Hubby and I both had a blast playing this game. It includes a map of downtown Cleveland which we ended up drawing all over. We kept notes and marked our route on it as we went. The whole thing was a huge mess by the end of the game. Filled with descriptions of NPCs we made up and little comments from our characters. New factions, and rivalries, and side stories developed organically and were scribbled in the margins. The fun of the game existed almost entirely in our notes and descriptions and not in anything written inside the book. I think this is both the game’s strength and its weakness. In order to enjoy yourself, you have to be good at making your own drama.
When we played, we made an effort to keep everything feeling gritty. Zombie attacks always felt deadly and claustrophobic even though we could have written our own escape at any time.
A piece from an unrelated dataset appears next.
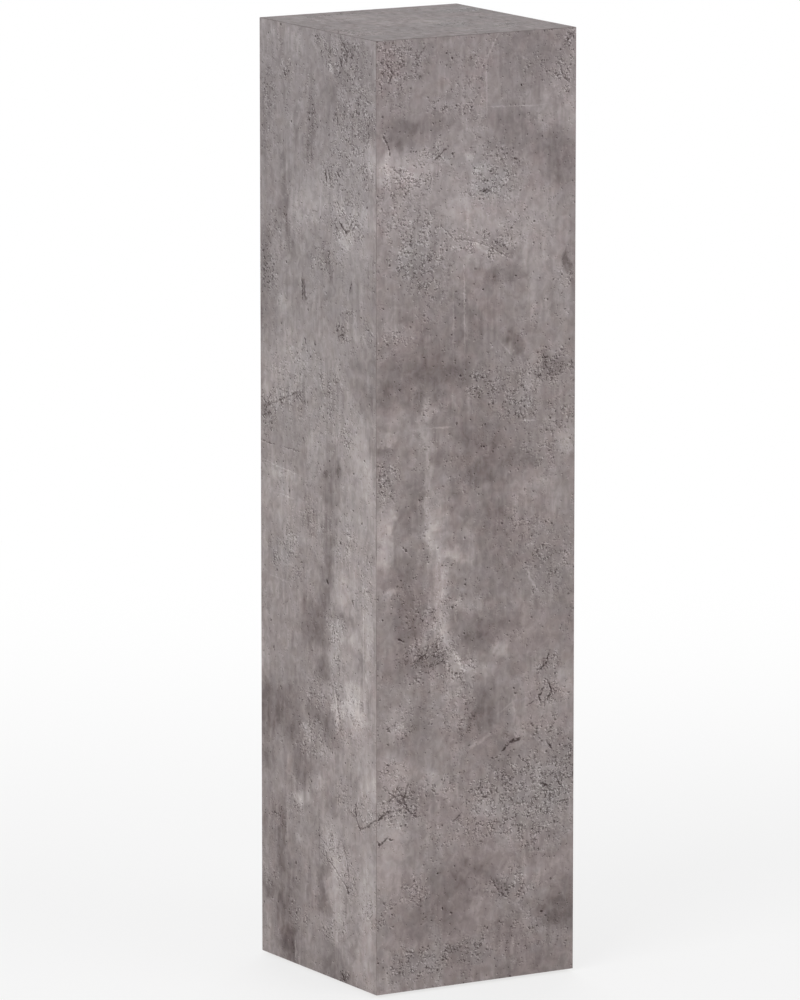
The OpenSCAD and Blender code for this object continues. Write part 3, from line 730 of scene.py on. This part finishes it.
def decorMaterial(name, face):
    material, tree, place = startMaterial(name)
    coords = stretch(tree, inMm(tree, place, face["turn"]), (1, 1, 0))
    seeded = vector(tree, "ADD", coords, (face["seed"], face["seed"] * 0.6, 0))

    wobbles = decor["wobbles"]
    broad = pushed(tree, coords, wobbles["broad"])
    crisp = pushed(tree, coords, wobbles["crisp"])
    crinkled = pushed(tree, crisp, wobbles["crinkled"])
    loose = pushed(tree, broad, wobbles["loose"])
    loose = pushed(tree, loose, wobbles["looser"])
    ragged = pushed(tree, broad, wobbles["ragged"])

    # each kind of mark is summed on its own
    stained, veined, cracked, rimmed = 0.0, 0.0, 0.0, 0.0
    for across, up, wide, high, strength, *slant in face["stains"]:
        softness = 0.75 if max(wide, high) > decor["wideStain"] else 0.55
        mask = drawShape(tree, loose, across, up, wide, high, sum(slant), softness)
        stained = calc(tree, "MULTIPLY_ADD", mask, strength * decor["stainStrength"], stained)
    for width, strength, points in face["veins"]:
        drawnOn, softness = (loose, 0.95) if width > decor["wideVein"] else (crisp, 0.8)
        line = drawLine(tree, drawnOn, points, width, softness)
        veined = calc(tree, "MULTIPLY_ADD", line, strength * decor["veinStrength"], veined)
    for width, strength, points in face["cracks"]:
        line = drawLine(tree, crinkled, points, width * decor["crackWidth"], 0.5)
        cracked = calc(tree, "MAXIMUM", cracked, times(tree, line, strength / decor["fullCrack"]))
        beside = [(across - decor["rimAside"], up - decor["rimAside"]) for across, up in points]
        rimmed = calc(tree, "MAXIMUM", rimmed, drawLine(tree, crinkled, beside, width, 0.5))
    broken = ramp(tree, noise(tree, seeded, decor["crackBreaks"], 1, flat="2D"), 0.36, 0.48, 0.3, 1.0)
    cracked = times(tree, cracked, broken)
    scarce = ramp(tree, noise(tree, seeded, decor["strayZones"], 2, flat="2D"), 0.4, 0.7)
    density = times(tree, scarce, decor["strayPores"])
    cool = 0.0
    for across, up, wide, high, crowd, coolness in face["pores"]:
        mask = drawShape(tree, ragged, across, up, wide, high, 0, 0.85)
        density = calc(tree, "MULTIPLY_ADD", mask, crowd, density)
        if coolness:
            cool = calc(tree, "MULTIPLY_ADD", mask, coolness, cool)

    inputs = {"Vector": seeded, "Clouds": face["clouds"], "Strokes": face["strokes"]}
    body = useGroup(tree, concrete, inputs)
    cool = plus(tree, cool, body["Warmth"])
    pitted = useGroup(tree, pores, {"Vector": seeded, "Density": density})
    pits = calc(tree, "MAXIMUM", pitted["Pits"], cracked)
    rims = calc(tree, "MAXIMUM", pitted["Rims"], minus(tree, rimmed, cracked))
    # each face's tone is raised by its painted light, grey levels that stand in for how the light falls on
    # that face
    tone = plus(tree, body["Tone"], decor["level"] + face["lighter"])
    tone = plus(tree, tone, plus(tree, stained, veined))
    layers = [
        (pits, -decor["poreDarkness"]), (rims, decor["rimLightness"]),
        (pitted["Flecks"], decor["fleckLightness"]), (pitted["Grain"], decor["grainContrast"])]
    for mask, amount in layers:
        tone = calc(tree, "MULTIPLY_ADD", mask, amount, tone)

    # the sheet's dark core shows where the arris is eased, at the mitres and from below
    across, through, up = put(tree, "SeparateXYZ", {"Vector": place}).outputs
    outward = {"front": through, "back": through, "left": across, "right": across, "top": up}[face["side"]]
    surface = (pillar["top"] if face["side"] == "top" else pillar["half"]) * mm
    depth = minus(tree, surface, calc(tree, "ABSOLUTE", outward))
    depth = calc(tree, "DIVIDE", depth, mm)
    core = ramp(tree, depth, decor["film"] * 0.6, decor["film"] * 1.6)
    patchy = ramp(tree, noise(tree, seeded, decor["coreZones"], 3, flat="2D"), 0.36, 0.6, 0.4, 1.0)
    patchy = calc(tree, "MAXIMUM", patchy, ramp(tree, depth, 0.6, 0.7))

    first, last = decor["colours"][0][0], decor["colours"][-1][0]
    position = ramp(tree, tone, first, last, smooth=False)
    tint = put(tree, "ValToRGB", {"Fac": position})
    stops = tint.color_ramp.elements
    while len(stops) < len(decor["colours"]):
        stops.new(0.5)
    for stop, (grey, colour) in zip(stops, decor["colours"]):
        stop.position = (grey - first) / (last - first)
        stop.color = srgb(*colour)
    cooling = ramp(tree, cool, 0.0, 0.9, smooth=False)
    warming = ramp(tree, cool, 0.02, -0.16, smooth=False)
    colour = mixColours(tree, cooling, tint.outputs["Color"], decor["cool"], "MULTIPLY")
    colour = mixColours(tree, warming, colour, decor["warm"], "MULTIPLY")
    upper, lower = decor["sallowUp"]
    sallow = ramp(tree, up, upper * mm, lower * mm, *decor["sallowShare"])
    sallow = plus(tree, sallow, body["Sallow"])
    colour = mixColours(tree, sallow, colour, decor["sallow"], "MULTIPLY")
    colour = mixColours(tree, times(tree, core, patchy), colour, srgb(*decor["core"]))

    height = noise(tree, seeded, decor["reliefSize"], 1, flat="2D")
    rough = calc(tree, "MULTIPLY_ADD", pits, 0.25, decor["roughness"])
    rough = calc(tree, "MULTIPLY_ADD", body["Fine"], -0.006, rough)
    finishMaterial(tree, decor, colour, rough, height)
    print("%s: %d nodes" % (name, len(tree.nodes)))
    return material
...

Finding supplies always felt like a godsend, even though they never had any mechanical benefit. Because of the flexibility of the rules, I think it would be impossible to provide a universally applicable description of what gameplay is going to look like. More than most games, your personality and creative style are going to affect what the end product looks like. I do recommend playing with another person. it’s a lot easier to imagine and describe your character’s journey if you have someone to bounce ideas around with.
Our Personal Game
So my original idea was to do the whole gameplay section as a narrative. Because we took a writers’ room approach to the game, it felt natural to describe the story we came up with instead of telling you what that process felt like. However, our characters and experiences were interesting enough that they deserve a separate short story. If I ever end up writing that, I’ll be sure to put a link here so you can see how our personal game went.